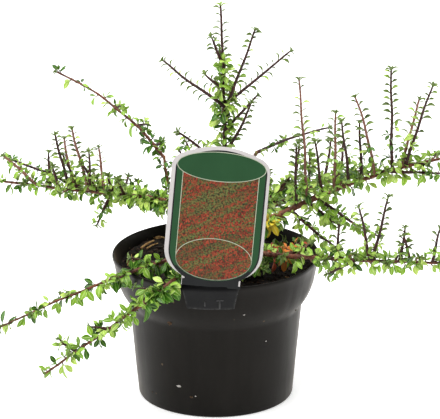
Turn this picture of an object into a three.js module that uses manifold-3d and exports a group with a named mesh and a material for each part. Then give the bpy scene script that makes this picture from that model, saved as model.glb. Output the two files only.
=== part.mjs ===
// A young dwarf cotoneaster in a round nursery pot, with the pictured label that hooks over the pot's rim.
// The origin is at the centre of the pot's flat underside. +Z is up, and the label faces -Y.
import * as THREE from "three";
import { mergeVertices } from "three/addons/utils/BufferGeometryUtils.js";
import Module from "manifold-3d";

const wasm = await Module();
wasm.setup();

// Driving dimensions, in millimetres and degrees.
// Azimuth 0 is +X and 90 is +Y, and climb is the angle above level.
// Turn and lift are what azimuth and climb gain along a limb.
const CLEARANCE = 0.3;
const POT = {
  height: 118,
  rimRadius: 83.5,
  wall: 1.8,
  floor: 2.4,
  footBevel: 1.5,
  facets: 40,
  holes: 8,
  holeRadius: 5,
  holeCircle: 46,
};
// The pot's outer radius at heights from its foot to its rim: a tapered body, a step and a deep collar.
const POT_OUTLINE = [
  [0, 62.8],
  [77, 69.8],
  [80, 71.6],
  [86, 75.4],
  [97, 79.8],
  [POT.height, POT.rimRadius],
];
const COMPOST = { top: 107, edgeDrop: 1.5, flatRadius: 58 };
const LABEL = {
  width: 77,
  height: 112,
  neckWidth: 46,
  neckHeight: 7.6,
  shoulder: 21.4,
  shoulderPull: 14.5,
  crown: 11,
  corner: 9,
  thickness: 1,
  lean: 10,
  roll: 5.2,
  offset: -4.2,
  setBack: 0.6,
  tongueWidth: 45,
  tongueDepth: 19,
  flapDepth: 9,
  clearance: 0.5,
};
const TRUNK = { azimuth: 40, climb: 80, height: 24, foot: 1, thick: [13, 9], flare: 4.5, lobes: 5 };
const LEAF = {
  length: 13.5,
  width: 7.5,
  thickness: 1,
  sink: 0.55,
  angle: 58,
  spacing: 7.3,
  youngShare: 0.75,
  clearance: 0.4,
};
const TWIG = { thick: [2.7, 2] };

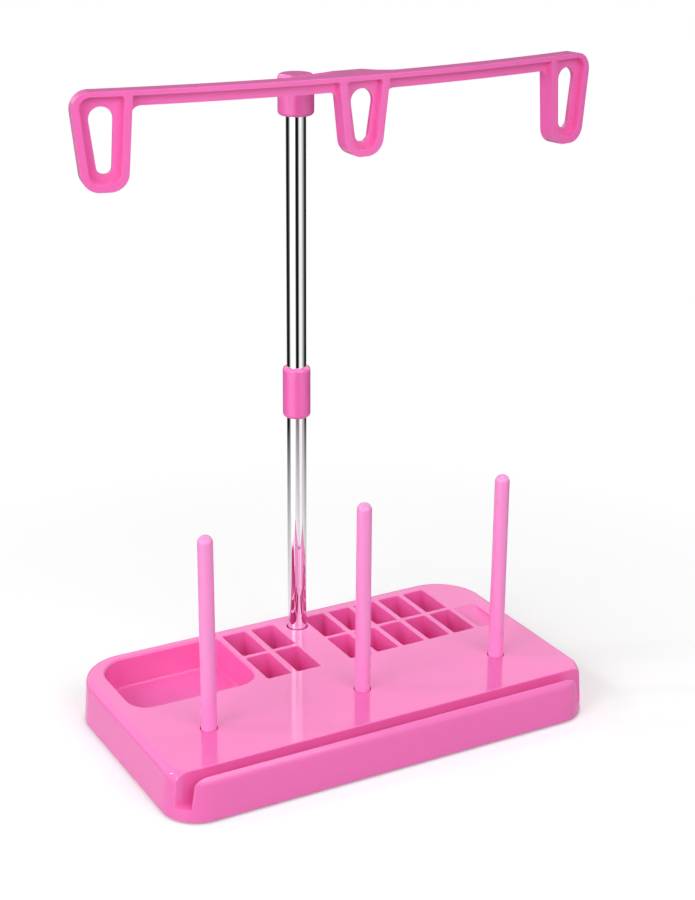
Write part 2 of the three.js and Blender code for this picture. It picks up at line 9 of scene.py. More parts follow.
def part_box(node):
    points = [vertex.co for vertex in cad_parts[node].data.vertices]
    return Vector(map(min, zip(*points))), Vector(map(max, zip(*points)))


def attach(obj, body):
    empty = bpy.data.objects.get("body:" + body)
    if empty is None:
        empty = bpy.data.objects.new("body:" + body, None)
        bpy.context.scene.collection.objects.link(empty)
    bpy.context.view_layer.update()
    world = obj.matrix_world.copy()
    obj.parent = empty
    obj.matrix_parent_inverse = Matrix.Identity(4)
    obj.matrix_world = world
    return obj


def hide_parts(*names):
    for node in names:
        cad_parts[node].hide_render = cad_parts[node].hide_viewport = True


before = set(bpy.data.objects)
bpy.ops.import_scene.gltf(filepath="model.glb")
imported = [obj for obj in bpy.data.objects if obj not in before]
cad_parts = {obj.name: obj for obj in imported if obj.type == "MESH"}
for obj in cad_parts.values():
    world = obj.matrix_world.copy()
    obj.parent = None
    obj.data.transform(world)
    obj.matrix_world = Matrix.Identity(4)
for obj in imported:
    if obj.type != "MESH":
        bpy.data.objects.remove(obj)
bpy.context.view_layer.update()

bl_info = {
    "name": "Thread Cone Stand",
    "version": (1, 0, 0),
    "blender": (4, 5, 0),
    "location": "View3D > Sidebar > Thread Stand",
    "description": "Builds a thread cone stand and a studio stage round its packed frame",
    "category": "Add Mesh",
}

# Metres throughout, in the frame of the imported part: X = 0 on the mast, Z = 0 under the feet
base_low, base_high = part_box("base_housing")
pin_low, pin_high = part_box("spool_pin_middle")
lower_low, lower_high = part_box("mast_lower_tube")
upper_low, upper_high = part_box("mast_upper_tube")
sleeve_low, sleeve_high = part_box("mast_coupling")
_, arm_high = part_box("thread_guide_arm")
foot_low, foot_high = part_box("foot_front_left")

PIN_NODES = {"left": "spool_pin_left", "middle": "spool_pin_middle", "right": "spool_pin_right"}
FOOT_NODES = ("foot_front_left", "foot_front_right", "foot_back_left", "foot_back_right")
pin_radius = (pin_high.x - pin_low.x) / 2
tube_radius = (lower_high.x - lower_low.x) / 2
foot_radius = (foot_high.x - foot_low.x) / 2

# How far the base's sides lean in, how far a cutter runs past its solid, and the gap round a seated piece
DRAFT = 0.0012
RUN_OUT = 0.002
CLEARANCE = 0.0003
# How far a pocket's walls lean in, and the round of a socket's mouth and of the base's lower edge
POCKET_DRAFT = 0.0003
SOCKET_ROUND = 0.0004
SKIRT_ROUND = 0.0006
# How far into an unseen round its one middle point lies, as a share of the radius
MIDWAY = 0.3
# Half the thickness of a rib under the deck, and the wall round a foot's seat
RIB_HALF = 0.0008
SEAT_WALL = 0.0018
# Where the dish under a foot starts and ends, as shares of the foot's radius
DISH_INSIDE, DISH_OUTSIDE = 0.62, 0.68
# Radii of the tray's corners: back right, back left, front left, front right
TRAY_RADII = (0.004, 0.0165, 0.01, 0.012)
# Facets round a turned piece: out of sight, small, bores and the sleeve, tubes
HIDDEN_FACETS = 48
SMALL_FACETS = 64
BORE_FACETS = 96
TUBE_FACETS = 128


def measure(name, description, default, **kind):
    """Number property with its unit or subtype."""
    return FloatProperty(name=name, description=description, default=default, **kind)


def length(name, description, default):
    """Length property in metres."""
    return measure(name, description, default, min=0.0, unit="LENGTH", precision=5)


def place(name, description, default):
    """Coordinate in metres, which may be negative."""
    return measure(name, description, default, unit="LENGTH", precision=5)


def colour(name, description, default):
    """Linear colour property."""
    return FloatVectorProperty(
        name=name, description=description, default=default, min=0.0, max=1.0, size=3,
        subtype="COLOR",
    )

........

*THE TASK:*
Among the records above, extract exactly the lines from the line with "Write part 2" to the line with "points = [vertex.co", both lines included, and leave out the rest.

*REPLY TO THE EXERCISE:*
Write part 2 of the three.js and Blender code for this picture. It picks up at line 9 of scene.py. More parts follow.
def part_box(node):
    points = [vertex.co for vertex in cad_parts[node].data.vertices]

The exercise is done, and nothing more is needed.